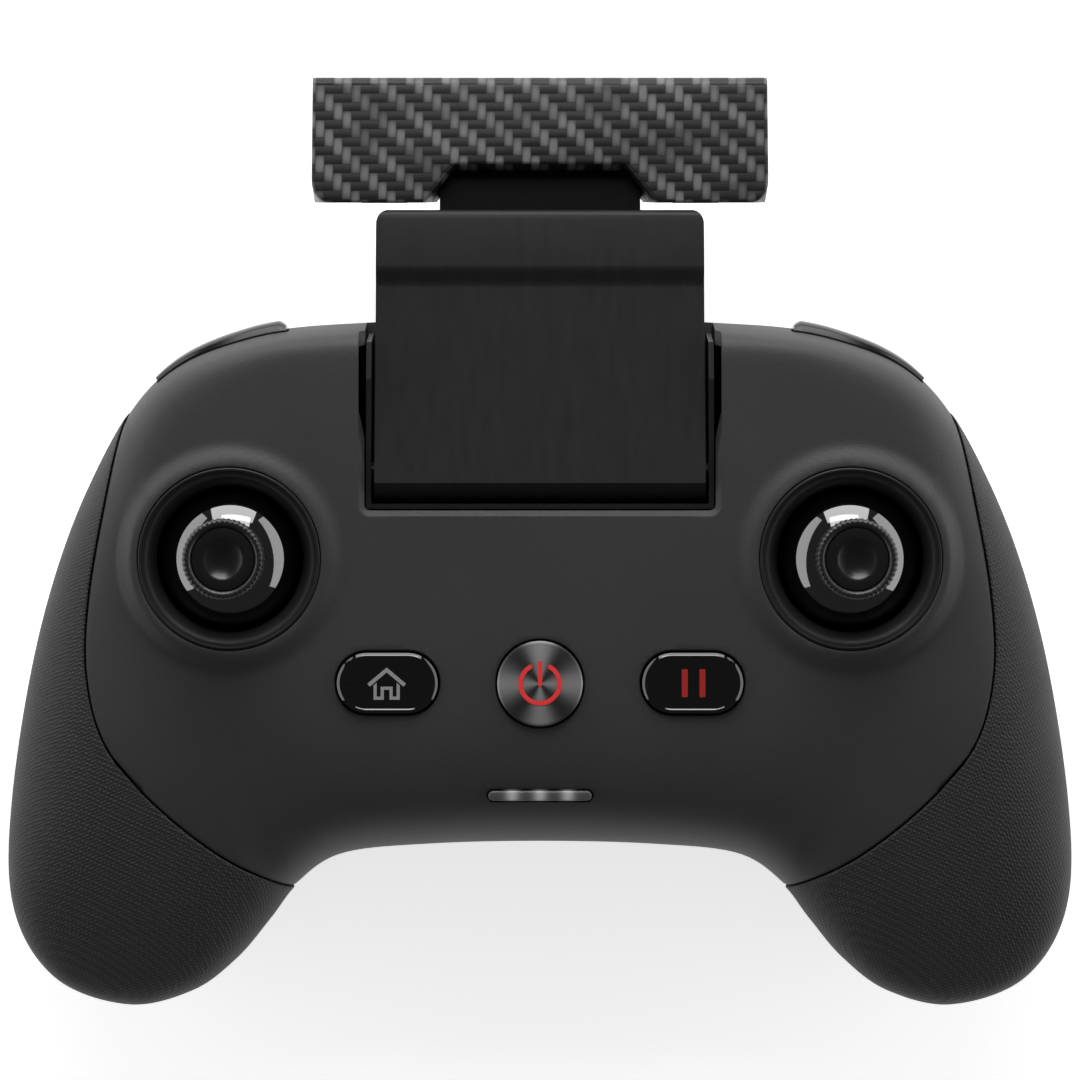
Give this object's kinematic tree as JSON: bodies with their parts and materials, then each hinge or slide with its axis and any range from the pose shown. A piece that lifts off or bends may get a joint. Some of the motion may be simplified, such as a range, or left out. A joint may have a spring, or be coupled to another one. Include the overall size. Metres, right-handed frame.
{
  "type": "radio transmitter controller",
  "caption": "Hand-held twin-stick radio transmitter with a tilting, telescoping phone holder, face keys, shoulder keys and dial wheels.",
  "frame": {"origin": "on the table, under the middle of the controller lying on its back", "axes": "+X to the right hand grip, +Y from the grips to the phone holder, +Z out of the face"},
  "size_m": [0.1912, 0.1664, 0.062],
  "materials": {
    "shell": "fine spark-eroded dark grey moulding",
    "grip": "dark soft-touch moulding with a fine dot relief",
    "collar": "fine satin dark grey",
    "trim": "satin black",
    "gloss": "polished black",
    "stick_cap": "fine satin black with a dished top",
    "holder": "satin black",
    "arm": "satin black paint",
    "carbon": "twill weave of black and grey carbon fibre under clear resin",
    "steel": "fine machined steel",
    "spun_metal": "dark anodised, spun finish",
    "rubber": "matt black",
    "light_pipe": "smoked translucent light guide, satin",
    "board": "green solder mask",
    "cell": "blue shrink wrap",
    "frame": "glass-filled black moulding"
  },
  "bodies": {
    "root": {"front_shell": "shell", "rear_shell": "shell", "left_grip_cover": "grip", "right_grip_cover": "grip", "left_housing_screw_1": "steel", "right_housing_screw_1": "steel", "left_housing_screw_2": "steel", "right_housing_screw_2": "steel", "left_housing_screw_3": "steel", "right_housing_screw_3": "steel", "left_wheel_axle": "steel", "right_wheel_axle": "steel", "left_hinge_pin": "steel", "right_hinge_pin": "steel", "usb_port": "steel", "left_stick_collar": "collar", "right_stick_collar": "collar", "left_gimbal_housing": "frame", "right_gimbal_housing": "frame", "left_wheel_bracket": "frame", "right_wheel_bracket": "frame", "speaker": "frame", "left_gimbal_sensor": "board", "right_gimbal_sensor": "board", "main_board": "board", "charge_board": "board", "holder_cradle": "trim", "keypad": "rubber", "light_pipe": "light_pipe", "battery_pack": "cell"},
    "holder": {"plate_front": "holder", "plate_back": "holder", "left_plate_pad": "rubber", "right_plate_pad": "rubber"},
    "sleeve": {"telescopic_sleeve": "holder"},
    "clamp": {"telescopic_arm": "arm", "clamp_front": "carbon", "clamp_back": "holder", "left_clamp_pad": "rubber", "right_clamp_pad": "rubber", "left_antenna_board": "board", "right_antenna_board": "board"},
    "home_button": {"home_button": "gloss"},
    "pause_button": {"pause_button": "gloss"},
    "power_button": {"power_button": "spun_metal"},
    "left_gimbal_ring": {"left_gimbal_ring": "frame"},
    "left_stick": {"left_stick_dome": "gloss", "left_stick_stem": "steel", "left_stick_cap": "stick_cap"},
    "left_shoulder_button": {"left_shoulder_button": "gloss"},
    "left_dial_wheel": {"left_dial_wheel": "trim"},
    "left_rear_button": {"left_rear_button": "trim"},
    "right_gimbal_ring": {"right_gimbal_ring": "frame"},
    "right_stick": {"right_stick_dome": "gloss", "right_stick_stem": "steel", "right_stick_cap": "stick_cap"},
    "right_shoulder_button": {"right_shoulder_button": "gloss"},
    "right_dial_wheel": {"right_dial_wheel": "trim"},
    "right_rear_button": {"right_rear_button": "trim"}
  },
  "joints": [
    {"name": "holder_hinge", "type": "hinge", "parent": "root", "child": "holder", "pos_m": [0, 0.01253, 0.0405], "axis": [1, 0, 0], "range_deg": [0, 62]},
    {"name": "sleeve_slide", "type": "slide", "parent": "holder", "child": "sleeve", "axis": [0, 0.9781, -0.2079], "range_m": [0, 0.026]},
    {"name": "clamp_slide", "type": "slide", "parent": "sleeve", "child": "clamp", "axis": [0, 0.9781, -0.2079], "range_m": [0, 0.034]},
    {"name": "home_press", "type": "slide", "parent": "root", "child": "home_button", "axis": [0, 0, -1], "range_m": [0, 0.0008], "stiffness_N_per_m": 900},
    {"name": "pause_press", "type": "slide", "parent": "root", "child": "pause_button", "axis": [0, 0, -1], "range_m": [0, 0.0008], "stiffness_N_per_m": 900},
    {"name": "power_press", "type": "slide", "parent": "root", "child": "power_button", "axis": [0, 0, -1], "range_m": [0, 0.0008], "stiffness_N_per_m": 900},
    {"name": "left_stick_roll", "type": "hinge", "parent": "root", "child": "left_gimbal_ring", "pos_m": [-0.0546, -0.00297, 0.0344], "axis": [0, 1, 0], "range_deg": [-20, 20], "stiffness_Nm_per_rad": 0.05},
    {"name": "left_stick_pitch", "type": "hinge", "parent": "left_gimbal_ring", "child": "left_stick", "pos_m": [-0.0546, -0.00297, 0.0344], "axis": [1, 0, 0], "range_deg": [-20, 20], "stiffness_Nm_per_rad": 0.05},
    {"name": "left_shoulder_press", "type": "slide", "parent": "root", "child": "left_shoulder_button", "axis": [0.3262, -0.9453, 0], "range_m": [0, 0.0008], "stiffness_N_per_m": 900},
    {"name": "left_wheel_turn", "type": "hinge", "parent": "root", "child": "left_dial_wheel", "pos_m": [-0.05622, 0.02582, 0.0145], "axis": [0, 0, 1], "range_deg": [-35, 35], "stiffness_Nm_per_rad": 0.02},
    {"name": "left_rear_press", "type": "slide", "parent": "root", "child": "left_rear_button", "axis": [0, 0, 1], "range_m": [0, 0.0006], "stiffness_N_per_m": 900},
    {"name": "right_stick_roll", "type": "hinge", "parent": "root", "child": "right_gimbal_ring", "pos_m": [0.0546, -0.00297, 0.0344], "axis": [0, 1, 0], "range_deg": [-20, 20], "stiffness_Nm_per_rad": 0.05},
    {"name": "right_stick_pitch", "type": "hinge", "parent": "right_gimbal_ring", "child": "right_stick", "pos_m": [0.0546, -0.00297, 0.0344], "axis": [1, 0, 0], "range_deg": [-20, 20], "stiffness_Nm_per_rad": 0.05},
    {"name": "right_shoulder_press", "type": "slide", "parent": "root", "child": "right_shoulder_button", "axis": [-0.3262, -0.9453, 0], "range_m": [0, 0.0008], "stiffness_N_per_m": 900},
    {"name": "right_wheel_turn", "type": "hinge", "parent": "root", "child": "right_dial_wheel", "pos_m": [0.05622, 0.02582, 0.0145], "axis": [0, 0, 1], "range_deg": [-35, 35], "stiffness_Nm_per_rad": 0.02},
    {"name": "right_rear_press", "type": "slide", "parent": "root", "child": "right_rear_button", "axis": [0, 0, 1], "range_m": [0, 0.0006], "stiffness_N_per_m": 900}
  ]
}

⁂

Task goal: Please output the complete data exactly.

Complete output:
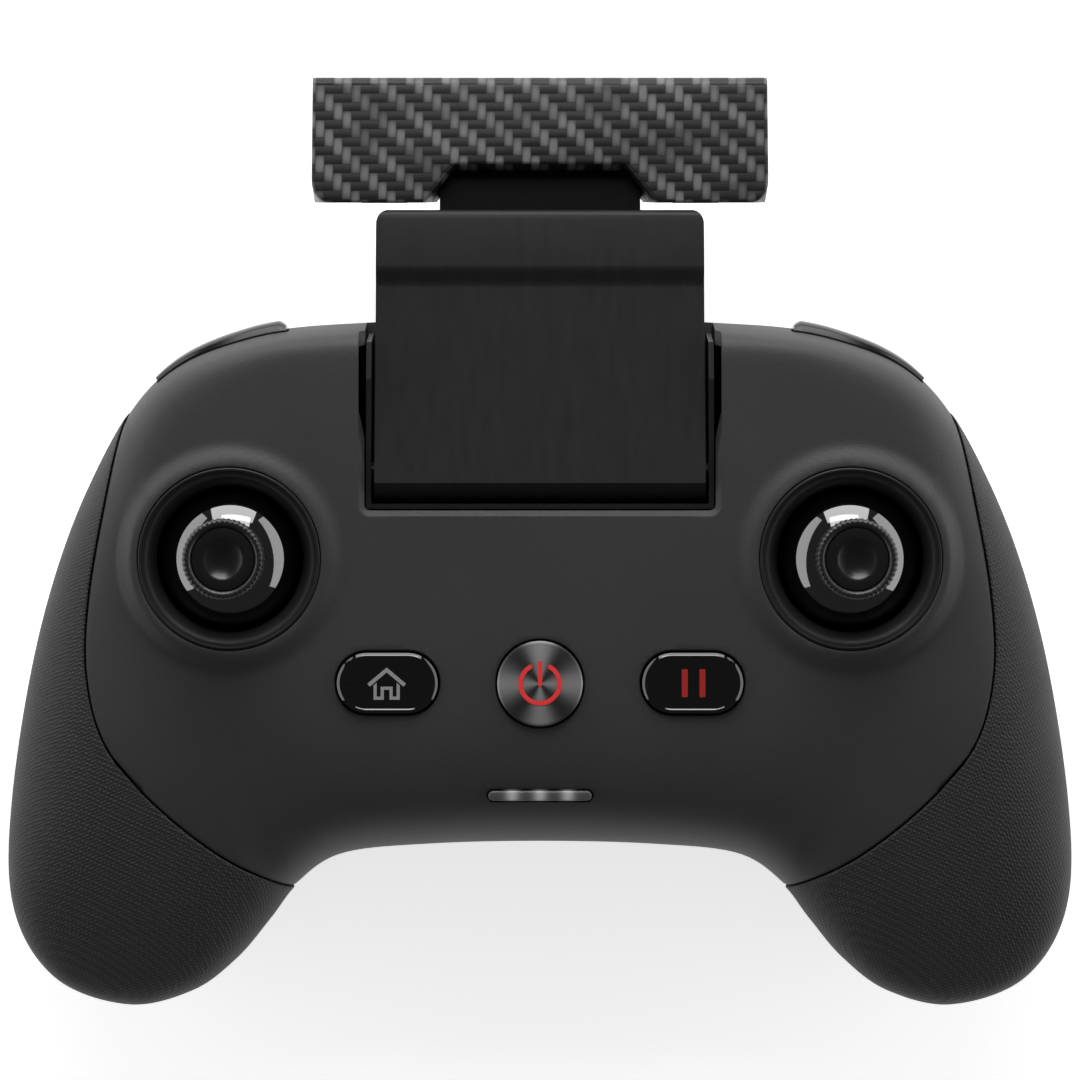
Give this object's kinematic tree as JSON: bodies with their parts and materials, then each hinge or slide with its axis and any range from the pose shown. A piece that lifts off or bends may get a joint. Some of the motion may be simplified, such as a range, or left out. A joint may have a spring, or be coupled to another one. Include the overall size. Metres, right-handed frame.
{
  "type": "radio transmitter controller",
  "caption": "Hand-held twin-stick radio transmitter with a tilting, telescoping phone holder, face keys, shoulder keys and dial wheels.",
  "frame": {"origin": "on the table, under the middle of the controller lying on its back", "axes": "+X to the right hand grip, +Y from the grips to the phone holder, +Z out of the face"},
  "size_m": [0.1912, 0.1664, 0.062],
  "materials": {
    "shell": "fine spark-eroded dark grey moulding",
    "grip": "dark soft-touch moulding with a fine dot relief",
    "collar": "fine satin dark grey",
    "trim": "satin black",
    "gloss": "polished black",
    "stick_cap": "fine satin black with a dished top",
    "holder": "satin black",
    "arm": "satin black paint",
    "carbon": "twill weave of black and grey carbon fibre under clear resin",
    "steel": "fine machined steel",
    "spun_metal": "dark anodised, spun finish",
    "rubber": "matt black",
    "light_pipe": "smoked translucent light guide, satin",
    "board": "green solder mask",
    "cell": "blue shrink wrap",
    "frame": "glass-filled black moulding"
  },
  "bodies": {
    "root": {"front_shell": "shell", "rear_shell": "shell", "left_grip_cover": "grip", "right_grip_cover": "grip", "left_housing_screw_1": "steel", "right_housing_screw_1": "steel", "left_housing_screw_2": "steel", "right_housing_screw_2": "steel", "left_housing_screw_3": "steel", "right_housing_screw_3": "steel", "left_wheel_axle": "steel", "right_wheel_axle": "steel", "left_hinge_pin": "steel", "right_hinge_pin": "steel", "usb_port": "steel", "left_stick_collar": "collar", "right_stick_collar": "collar", "left_gimbal_housing": "frame", "right_gimbal_housing": "frame", "left_wheel_bracket": "frame", "right_wheel_bracket": "frame", "speaker": "frame", "left_gimbal_sensor": "board", "right_gimbal_sensor": "board", "main_board": "board", "charge_board": "board", "holder_cradle": "trim", "keypad": "rubber", "light_pipe": "light_pipe", "battery_pack": "cell"},
    "holder": {"plate_front": "holder", "plate_back": "holder", "left_plate_pad": "rubber", "right_plate_pad": "rubber"},
    "sleeve": {"telescopic_sleeve": "holder"},
    "clamp": {"telescopic_arm": "arm", "clamp_front": "carbon", "clamp_back": "holder", "left_clamp_pad": "rubber", "right_clamp_pad": "rubber", "left_antenna_board": "board", "right_antenna_board": "board"},
    "home_button": {"home_button": "gloss"},
    "pause_button": {"pause_button": "gloss"},
    "power_button": {"power_button": "spun_metal"},
    "left_gimbal_ring": {"left_gimbal_ring": "frame"},
    "left_stick": {"left_stick_dome": "gloss", "left_stick_stem": "steel", "left_stick_cap": "stick_cap"},
    "left_shoulder_button": {"left_shoulder_button": "gloss"},
    "left_dial_wheel": {"left_dial_wheel": "trim"},
    "left_rear_button": {"left_rear_button": "trim"},
    "right_gimbal_ring": {"right_gimbal_ring": "frame"},
    "right_stick": {"right_stick_dome": "gloss", "right_stick_stem": "steel", "right_stick_cap": "stick_cap"},
    "right_shoulder_button": {"right_shoulder_button": "gloss"},
    "right_dial_wheel": {"right_dial_wheel": "trim"},
    "right_rear_button": {"right_rear_button": "trim"}
  },
  "joints": [
    {"name": "holder_hinge", "type": "hinge", "parent": "root", "child": "holder", "pos_m": [0, 0.01253, 0.0405], "axis": [1, 0, 0], "range_deg": [0, 62]},
    {"name": "sleeve_slide", "type": "slide", "parent": "holder", "child": "sleeve", "axis": [0, 0.9781, -0.2079], "range_m": [0, 0.026]},
    {"name": "clamp_slide", "type": "slide", "parent": "sleeve", "child": "clamp", "axis": [0, 0.9781, -0.2079], "range_m": [0, 0.034]},
    {"name": "home_press", "type": "slide", "parent": "root", "child": "home_button", "axis": [0, 0, -1], "range_m": [0, 0.0008], "stiffness_N_per_m": 900},
    {"name": "pause_press", "type": "slide", "parent": "root", "child": "pause_button", "axis": [0, 0, -1], "range_m": [0, 0.0008], "stiffness_N_per_m": 900},
    {"name": "power_press", "type": "slide", "parent": "root", "child": "power_button", "axis": [0, 0, -1], "range_m": [0, 0.0008], "stiffness_N_per_m": 900},
    {"name": "left_stick_roll", "type": "hinge", "parent": "root", "child": "left_gimbal_ring", "pos_m": [-0.0546, -0.00297, 0.0344], "axis": [0, 1, 0], "range_deg": [-20, 20], "stiffness_Nm_per_rad": 0.05},
    {"name": "left_stick_pitch", "type": "hinge", "parent": "left_gimbal_ring", "child": "left_stick", "pos_m": [-0.0546, -0.00297, 0.0344], "axis": [1, 0, 0], "range_deg": [-20, 20], "stiffness_Nm_per_rad": 0.05},
    {"name": "left_shoulder_press", "type": "slide", "parent": "root", "child": "left_shoulder_button", "axis": [0.3262, -0.9453, 0], "range_m": [0, 0.0008], "stiffness_N_per_m": 900},
    {"name": "left_wheel_turn", "type": "hinge", "parent": "root", "child": "left_dial_wheel", "pos_m": [-0.05622, 0.02582, 0.0145], "axis": [0, 0, 1], "range_deg": [-35, 35], "stiffness_Nm_per_rad": 0.02},
    {"name": "left_rear_press", "type": "slide", "parent": "root", "child": "left_rear_button", "axis": [0, 0, 1], "range_m": [0, 0.0006], "stiffness_N_per_m": 900},
    {"name": "right_stick_roll", "type": "hinge", "parent": "root", "child": "right_gimbal_ring", "pos_m": [0.0546, -0.00297, 0.0344], "axis": [0, 1, 0], "range_deg": [-20, 20], "stiffness_Nm_per_rad": 0.05},
    {"name": "right_stick_pitch", "type": "hinge", "parent": "right_gimbal_ring", "child": "right_stick", "pos_m": [0.0546, -0.00297, 0.0344], "axis": [1, 0, 0], "range_deg": [-20, 20], "stiffness_Nm_per_rad": 0.05},
    {"name": "right_shoulder_press", "type": "slide", "parent": "root", "child": "right_shoulder_button", "axis": [-0.3262, -0.9453, 0], "range_m": [0, 0.0008], "stiffness_N_per_m": 900},
    {"name": "right_wheel_turn", "type": "hinge", "parent": "root", "child": "right_dial_wheel", "pos_m": [0.05622, 0.02582, 0.0145], "axis": [0, 0, 1], "range_deg": [-35, 35], "stiffness_Nm_per_rad": 0.02},
    {"name": "right_rear_press", "type": "slide", "parent": "root", "child": "right_rear_button", "axis": [0, 0, 1], "range_m": [0, 0.0006], "stiffness_N_per_m": 900}
  ]
}